Cricket Australia’s new pay deal ensured a windfall for their women players, whose total payments have increased from $A 7.5 million to a whopping $A 55.2 million.

The Board of Control for Cricket in India, the world’s richest cricket body, have also promised an increase in salary for women players, but no official details have been announced yet.

“Obviously the men get in significant commercial revenues to the game. We are just starting out on our journey, hence there is a lot of discrepancy or difference how players are paid in various corners of the globe,” pointed out Connor.

Meanwhile, Tony Irish, the chief executive of the Federation of International Cricketers’ Associations, has suggested that the women’s game was at risk from match-fixers, who often prey on players on low pay.

“They (Australia) are certainly setting the bar very high and this is a key issue for lots of countries,” acknowledged Connor. “It is amazing that international women can earn that sort of money. (India) have got a team that has captured the imagination and they have obviously got huge number of girls that could be attracted to the game as a result.”

In what is now a packed women’s calendar, the second edition of the World Championships started this week with an ODI series between Windies and Sri Lanka. The championships will act as the qualifiers for the 2021 Women’s World Cup in New Zealand, while the Women’s World Twenty20 will take place in the Caribbean in November next year.
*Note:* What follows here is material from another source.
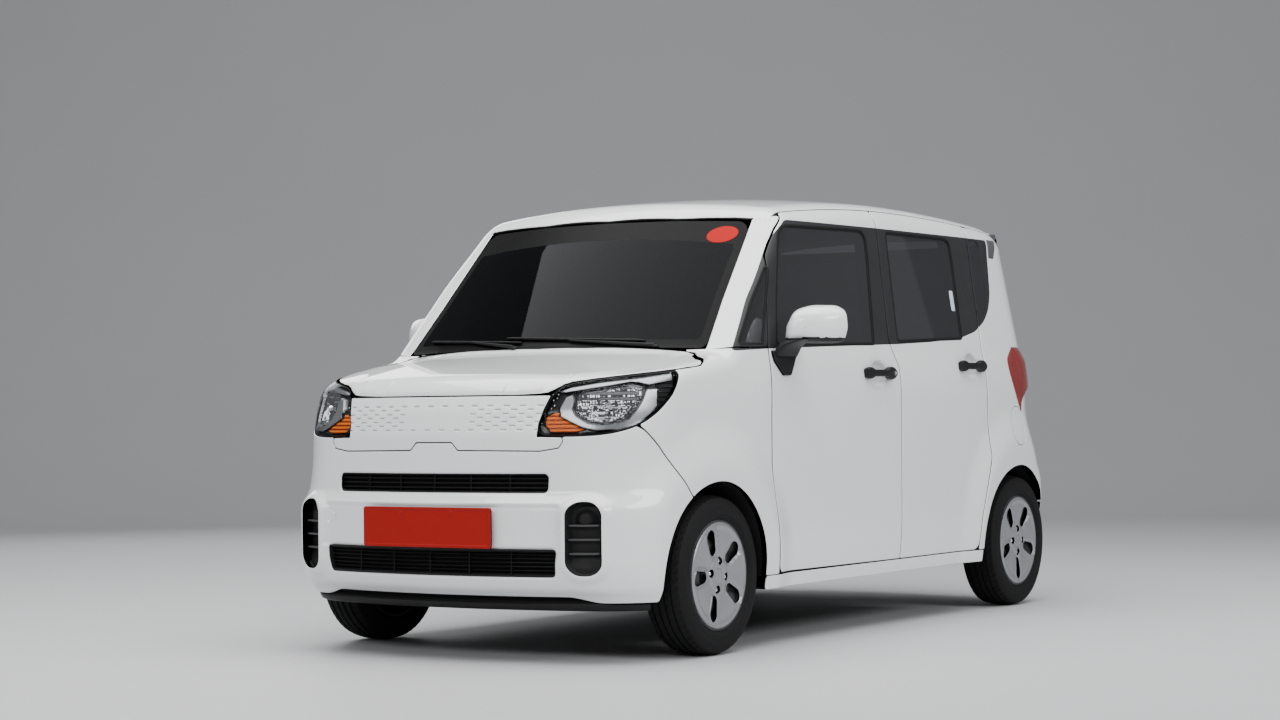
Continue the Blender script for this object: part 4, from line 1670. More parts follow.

Connor said the first world championships from 2014-2016 deserved “great credit for a significant rise in performance standards that was on show in the women’s World Cup”.

She added that ICC meetings in Auckland this week would “look at the strategy for the women’s game to grow it and to ensure that we have got more competitive teams than just the strong top eight”. “I think the right ambition is that it should be as easy or as accessible for a girl to pick up a cricket bat as it is for a boy to pick up a cricket bat,” said Connor.